Quote only the lines from the line containing "Model this object" to the line containing "and +Y (back).", with both of those lines included, please, exactly as written.
-=-=-=-=-
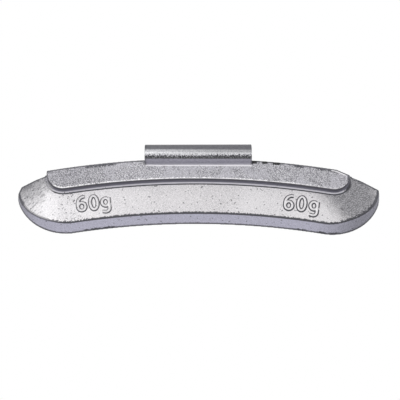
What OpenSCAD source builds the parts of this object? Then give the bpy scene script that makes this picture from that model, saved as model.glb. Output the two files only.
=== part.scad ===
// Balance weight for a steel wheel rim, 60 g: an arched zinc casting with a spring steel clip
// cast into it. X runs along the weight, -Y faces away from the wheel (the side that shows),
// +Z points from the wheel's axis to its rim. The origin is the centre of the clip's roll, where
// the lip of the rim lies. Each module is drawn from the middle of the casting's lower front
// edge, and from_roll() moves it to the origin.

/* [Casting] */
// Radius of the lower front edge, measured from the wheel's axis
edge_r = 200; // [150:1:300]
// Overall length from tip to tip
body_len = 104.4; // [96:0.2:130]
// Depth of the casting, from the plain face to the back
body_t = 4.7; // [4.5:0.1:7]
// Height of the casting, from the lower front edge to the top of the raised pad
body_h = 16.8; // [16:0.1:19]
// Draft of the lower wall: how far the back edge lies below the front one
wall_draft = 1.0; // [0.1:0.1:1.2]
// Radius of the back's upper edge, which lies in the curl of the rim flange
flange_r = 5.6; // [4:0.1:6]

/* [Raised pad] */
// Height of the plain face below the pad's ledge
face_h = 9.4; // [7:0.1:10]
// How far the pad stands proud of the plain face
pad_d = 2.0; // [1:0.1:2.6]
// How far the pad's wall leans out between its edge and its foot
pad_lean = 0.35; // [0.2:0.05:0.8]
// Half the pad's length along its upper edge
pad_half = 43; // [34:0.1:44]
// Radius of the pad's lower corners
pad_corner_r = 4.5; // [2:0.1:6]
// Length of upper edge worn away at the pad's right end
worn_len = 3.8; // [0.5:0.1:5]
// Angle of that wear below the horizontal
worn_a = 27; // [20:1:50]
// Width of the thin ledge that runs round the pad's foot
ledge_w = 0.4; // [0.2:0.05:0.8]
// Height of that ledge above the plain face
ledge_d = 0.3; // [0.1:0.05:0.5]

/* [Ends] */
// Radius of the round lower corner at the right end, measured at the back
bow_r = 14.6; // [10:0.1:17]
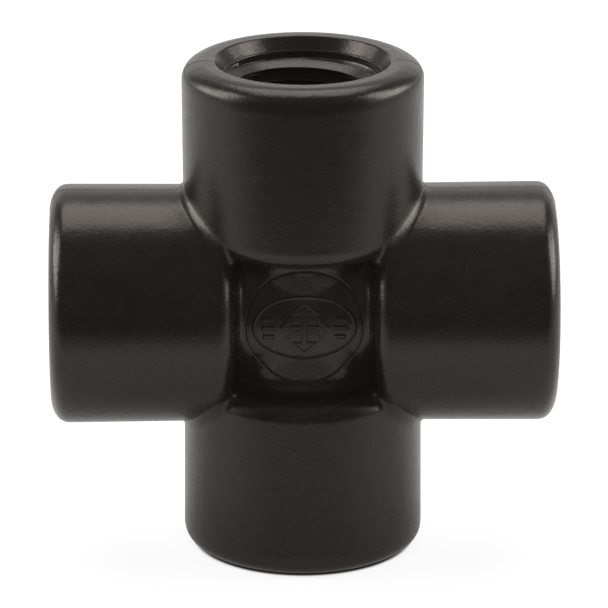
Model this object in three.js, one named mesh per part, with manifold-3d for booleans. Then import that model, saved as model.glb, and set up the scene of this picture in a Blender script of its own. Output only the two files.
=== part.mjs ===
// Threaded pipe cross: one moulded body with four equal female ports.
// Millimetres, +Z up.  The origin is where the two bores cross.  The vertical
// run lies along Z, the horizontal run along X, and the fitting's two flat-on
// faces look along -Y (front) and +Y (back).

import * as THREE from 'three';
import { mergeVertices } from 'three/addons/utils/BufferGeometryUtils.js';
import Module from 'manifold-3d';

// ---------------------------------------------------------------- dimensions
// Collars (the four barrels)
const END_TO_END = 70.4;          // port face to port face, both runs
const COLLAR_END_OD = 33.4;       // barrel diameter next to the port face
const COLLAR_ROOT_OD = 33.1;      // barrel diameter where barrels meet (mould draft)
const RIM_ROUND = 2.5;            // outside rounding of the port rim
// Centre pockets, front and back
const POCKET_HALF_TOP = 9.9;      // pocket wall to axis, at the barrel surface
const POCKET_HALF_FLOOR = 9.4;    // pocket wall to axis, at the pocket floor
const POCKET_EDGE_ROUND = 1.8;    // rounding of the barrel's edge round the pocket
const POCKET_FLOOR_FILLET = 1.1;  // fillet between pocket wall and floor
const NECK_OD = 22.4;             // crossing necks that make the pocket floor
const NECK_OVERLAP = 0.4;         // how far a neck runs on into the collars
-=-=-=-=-
**Answer to this task:**
Model this object in three.js, one named mesh per part, with manifold-3d for booleans. Then import that model, saved as model.glb, and set up the scene of this picture in a Blender script of its own. Output only the two files.
=== part.mjs ===
// Threaded pipe cross: one moulded body with four equal female ports.
// Millimetres, +Z up.  The origin is where the two bores cross.  The vertical
// run lies along Z, the horizontal run along X, and the fitting's two flat-on
// faces look along -Y (front) and +Y (back).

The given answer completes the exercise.